Odes to the Lowcountry: Shrimp
Books I wish I’d written, and how Pat Conroy got there first
I’ve always regretted not writing The Prince of Tides, for besides having a miserable childhood, I actually ran a shrimp boat for nine years. No, I can’t claim to have been a prince. Like most other real shrimpers, I was closer to being a pauper. The Prince and the Pauper of Tides? The Pauper of Tides? That second one speaks to me.
As to the tides: You got “low water” and “high water” and in between those can be divided into rising and falling. Slack tide is in there, too. The Prince of Slack Tide? I was never much on maintenance. In the spring, I’d just paint over the previous winter’s fish scales. For the deck, I’d use a broom for a brush and whatever surplus World War II paint my uncle had around the dock. Anyway, the point is: I could have written Pat Conroy’s book—but dang it, I didn’t.
The same goes for the novel Forrest Gump. The shrimping parts, anyway. I could have done those, and some New York editor could have filled in the rest. Forrest is supposed to be slow-witted, isn’t he? I’m serious about this. In the movie version of the book, the shrimp boats shown aground after the big hurricane all belonged to my friends and relatives here in McClellanville. I think you can even glimpse the Miss Kim, which was the last boat I ever ran. I remember standing on the hill after Hugo with the insurance adjuster (the exact spot the film company used). I was about to point to Miss Kim and say, “At least that old death trap is out of the water,” when he announced the amount he’d had to pay my uncle in settlement.
Silence is golden. Except in the book-writing world. Forrest’s shrimping buddy talking about how much he loved shrimp and all the ways you can cook them is my second favorite movie scene ever. The first is when Meryl Streep saves Robert Redford by shooting the lion in Out of Africa. But the rendition of the thousands of ways to cook shrimp is set here in America. It’s domestic. It could even have been filmed in the Carolina Lowcountry, and for all I know, it was. This is a place where people love shrimp. They love eating them. Hell, they love just catching them. Cast netting especially. The other day my son took me out to get “our cooler full,” and we came back with four shrimp. But raising up chuckleheaded sons is another story altogether.
Over the years, I’ve been involved with two cookbooks. For the first, Mrs. Whaley
Entertains, I tape-recorded the famed Charleston gardener and hostess off and on for a year. Happily, it was a great success. For the second, Gullah Cuisine (which will be released by the Evening Post Publishing Company with Joggling Board Press in March), I spent several months interviewing chef Charlotte Jenkins and her husband, Frank, of Mount Pleasant’s Gullah Cuisine restaurant. As with Emily, the recipes turned out to be only a beginning, for in the process of constructing the book, I came to truly understand the relationship between feeding people and caring about them. And I got a shrimp cooking recipe that has to be my all-time favorite, domestic or otherwise.

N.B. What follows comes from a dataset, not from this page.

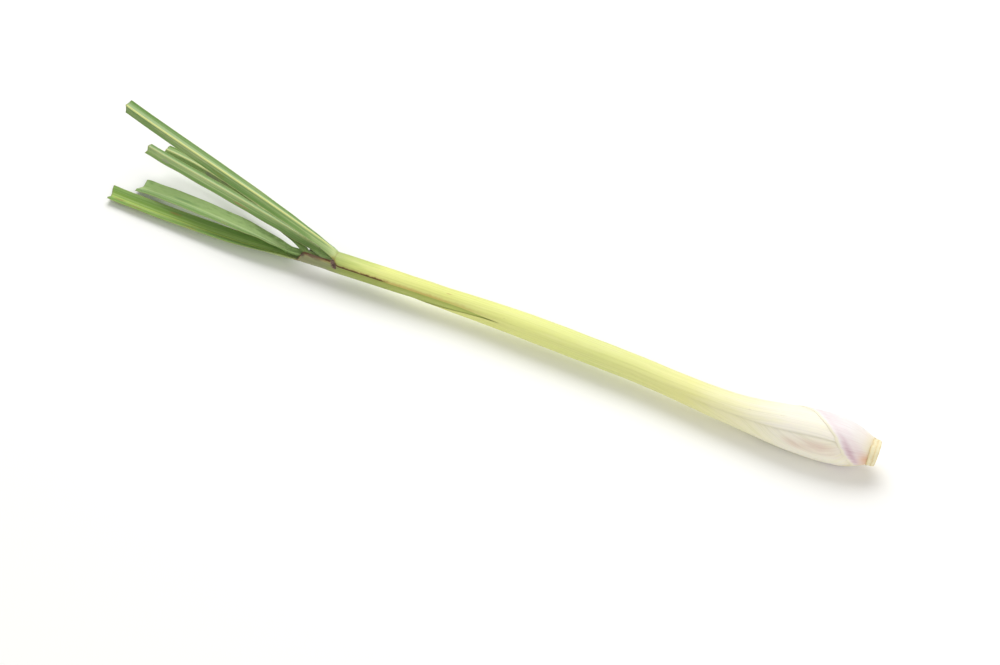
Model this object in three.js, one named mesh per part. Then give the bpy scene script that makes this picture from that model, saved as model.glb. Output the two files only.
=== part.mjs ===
// Lemongrass stalk, cut at the root and across the leaf blades, lying on a flat surface.
// Millimetres, +Z up. The root end points along +X and the blades along -X.
// Five leaves grow from a short solid stem base, on alternate sides. Each leaf is one sheet: below its
// collar it is a sheath rolled round the younger leaves, above it a blade folded along its midrib.
// The short remnant of an older, peeled sheath is still wrapped round the bulb.

import * as THREE from 'three';

// Driving dimensions

const GAP = 0.3;                 // clearance between neighbouring leaves
const BASE_LENGTH = 4.6;         // solid stem base, from the cut to the lowest leaf attachments
const CUT_SLANT = 0.2;           // the root cut leans by this much per millimetre of radius
const CUT_SLANT_SIDE = 39;       // degrees round the stalk from the top, towards -Y, where it is longest
const LEAF_START = 5.2;          // distance of the sheaths' lower ends from the root cut
const THIN = 0.62;               // sheath and blade thickness
const BULB_SWELL = 0.11;         // extra sheath thickness per millimetre of radius over COLLAR_RADIUS
const COLLAR_RADIUS = 5.25;      // outside of the stalk at its first collar
const MIDRIB_KEEL = 0.45;        // how far a blade's midrib stands out of its back
const REMNANT_FADE = [58, 76];   // the remnant's room under the outline is given up between these
const TUCK_FADE = [195, 232];    // the first leaf's margins overlap below, and only meet above, these
const TUCK_ARC = [0.15, 0.85];   // radians from a margin over which the leaf dips under the other margin
const MIDRIB_ROUNDING = 0.5;     // how far from the midrib a blade's fold is rounded
const MARGIN_FLATTENING = 0.45;  // how much less a blade's halves lean at the margin
const FOLD_ROOM = 0.18;          // how near its middle the inside of a blade comes, as a share of the width
const NARROWING = [-3, 0.5];     // where a sheath narrows to its blade's foot, from its collar
const UNROLLED = 0.5;            // how much flatter the section's arc grows while the blade unrolls

// Radius of the stalk's outline, plan and height of its centre line, against distance from the cut
const outlineRadius = profile([
  [0, 5.65], [1.5, 5.85], [4.2, 6.6], [8, 8.2], [12, 9.55], [17, 10.6], [25, 11.0], [34, 10.65],
  [44, 9.75], [53, 8.6], [62, 7.6], [72, 6.75], [82, 6.25], [105, 5.85], [155, 5.95], [180, 5.6],
  [210, 5.05], [262, COLLAR_RADIUS], [320, COLLAR_RADIUS],
]);
const centrePlan = profile([[-4, 0.3], [60, -3.1], [120, 0.6], [180, 2.1], [262, 0], [320, -2.2]]);
const centreHeight = profile([[-4, 10.7], [25, 10.78], [80, 10.2], [262, 9.4], [320, 9.2]]);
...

As a boy, Frank would cast for shrimp with his kin. They had a special spot close by their house on Wadmalaw Island, one of those magical places that fishermen sometimes call a “honey hole.” And occasionally, they’d cook the shrimp right there on the bank. Make a fire out of some sticks and things. Get an old pot and fill it with water out of the creek. Throw in a piece of seaweed to give it flavor. Keep the heads on—don’t even think about heading them. Boil them, drain off the water, and eat them out of the pot.
That’s not an official recipe in the cookbook. It’s more of a sidebar reminiscence and ends saying how you can boil crabs in a similar way, then tear them open with your fingers and crack the claws with your teeth. That last detail is absolutely not advised.
Boiled shrimp. That’s what I love about the Carolina Lowcountry. And boiled crab, too.